Goodwin-Hawkins and Meher write about loneliness in the context of our own lives, which sounds far too familiar to me:

the years of re-made identity, the years of unmade friends. Our lives of migrant mobility and academic aspiration saw us regularly distanced from close friends. Each of us wrote to the friends we had left behind. Each of us imagined new friends we had not made. (Goodwin-Hawkins and Meher, 2019: 114)

Since the past ten years, I have been living away from my home country, moving from one city to another and from a country to the next. Every move has brought me to new people, new acquaintances and new friends. Yet, it has always taken me away from some other people, who I might not even meet again, but who I miss years after. It creates a feeling of loneliness, which is ‘feeling apart from some imagined, or remembered, or longed-for social coherence’ (Goodwin-Hawkins and Meher, 2019: 119). It is grieving for a lost form of sociality. The time I have spent in the past weeks just at home has made me re-visit my past friends. Since the distance does not matter and face-to-face communication is not possible, I have become maybe even more social than before. Instead of spending my days with people I work with or people living near me, I am spending much more time talking or chatting with my close friends and family, or the people from my past that I care about. With the possibilities of modern technology, it is possible to create new imagined or longed-for social coherence.

However, it is not only the close friends that one feels inclined to get in touch with. The feeling of shared community, that we are all living the same isolation in our own ways away from each other makes people want to tell others ‘you are not alone’. It might be a wave at your neighbour, or an encouraging message left at the window. The feeling of non-loneliness gets even stronger Thursdays at 8 pm, when people come out to their doors to clap for carers, or when you run past drawings of rainbows -maybe I should make one as well…

Loneliness has temporality. It varies from a moment to another. It can be lifted by a call to a friend, by making a rainbow coloured butterfly for the window or by talking to a plant (as my great grandmother used to do). It is something that we all have and can relate to at least to some extent.

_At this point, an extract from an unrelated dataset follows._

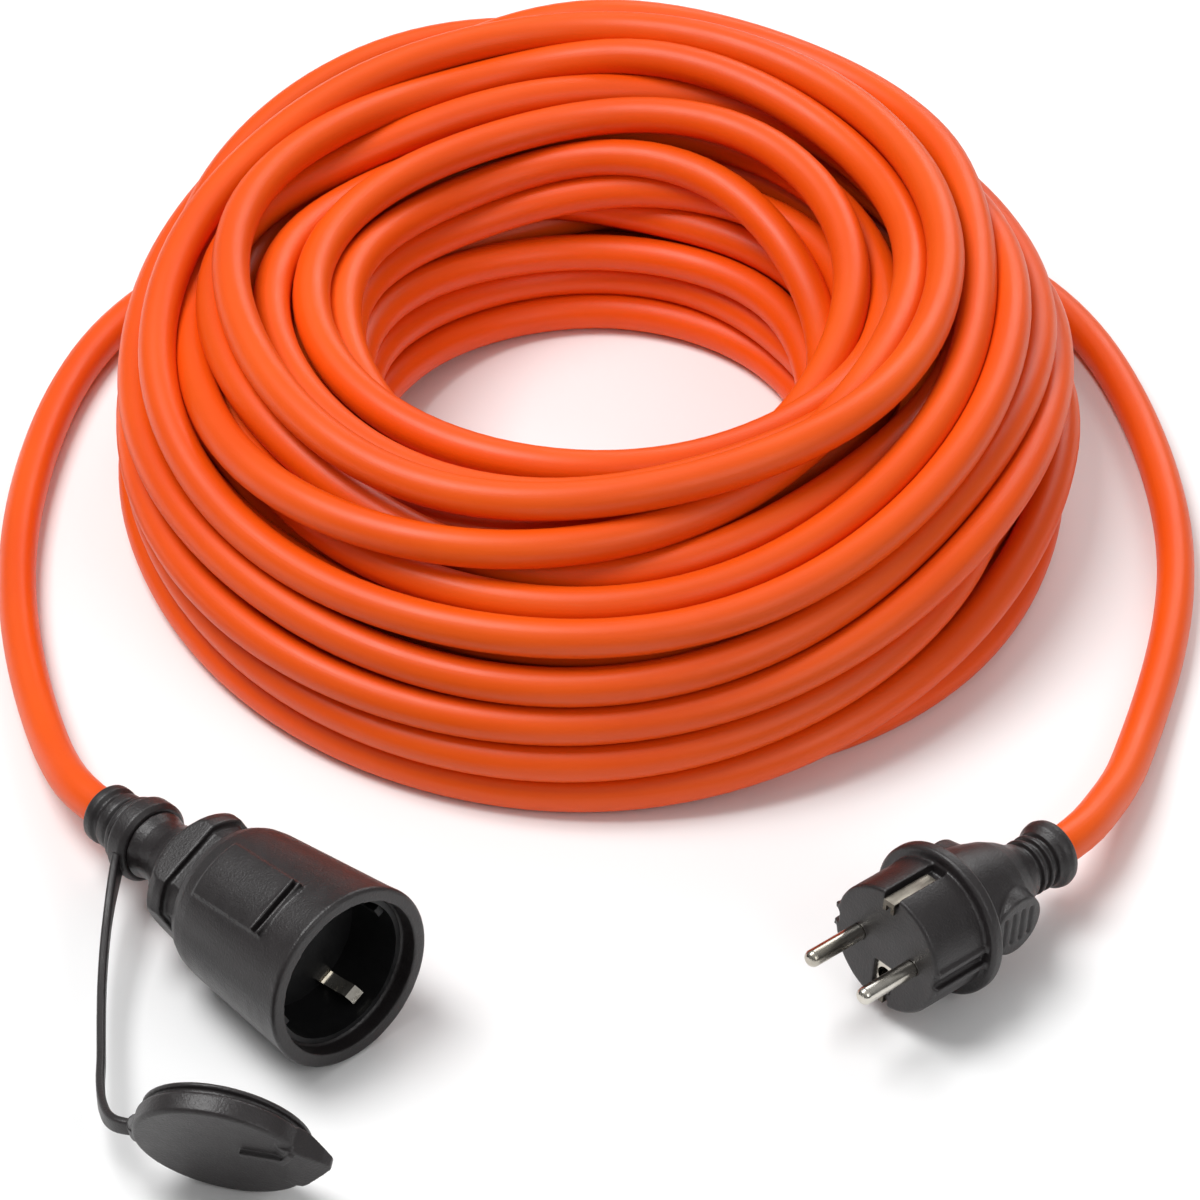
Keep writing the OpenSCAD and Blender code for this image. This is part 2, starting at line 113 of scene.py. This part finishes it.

People live in different social environments, have their own habits and levels of social interaction with other people and things around them. We are all unique. We perceive loneliness in our own terms and through past experiences. Therefore, it is not surprising that we react differently to the isolation. A friend of mine laughed, noting that his normal daily life is not any different from living under the new restrictions. My grandmother lives in a residential home in Finland and no one is allowed to visit her there. Yet, she has friends, neighbours and carers around her and does not ever have to be alone, though it does not mean she would not be sometimes lonesome. My other grandmother is used to being alone, so this does not affect her, though she does worry about the wellbeing of others and them being alone. It is not necessarily their idea of loneliness that makes them less affected by isolation, but their idea of sociality and that the social coherence in their lives were not greatly disturbed.

Yet, when sitting here at home reading the news, I wonder how some more vulnerable people are doing. On my way to the shop the homeless people seemed distressed and even more abandoned than before. How about the older people that used to go to a day centre every day to meet their friends, get their meals and to just spend their days? Not everyone has the resources and skills to re-create social coherence, and the situation might leave them even more abandoned and alone. On the other hand, the social that some people long for or remember might not be re-discoverable, and the loss can be difficult to cope with.

Goodwin-Hawkins, B., and Meher, M., 2019. “Epistolary Fragments for an Anthropology of Loneliness”, Irish Journal of Anthropology, 22(1), 114-121.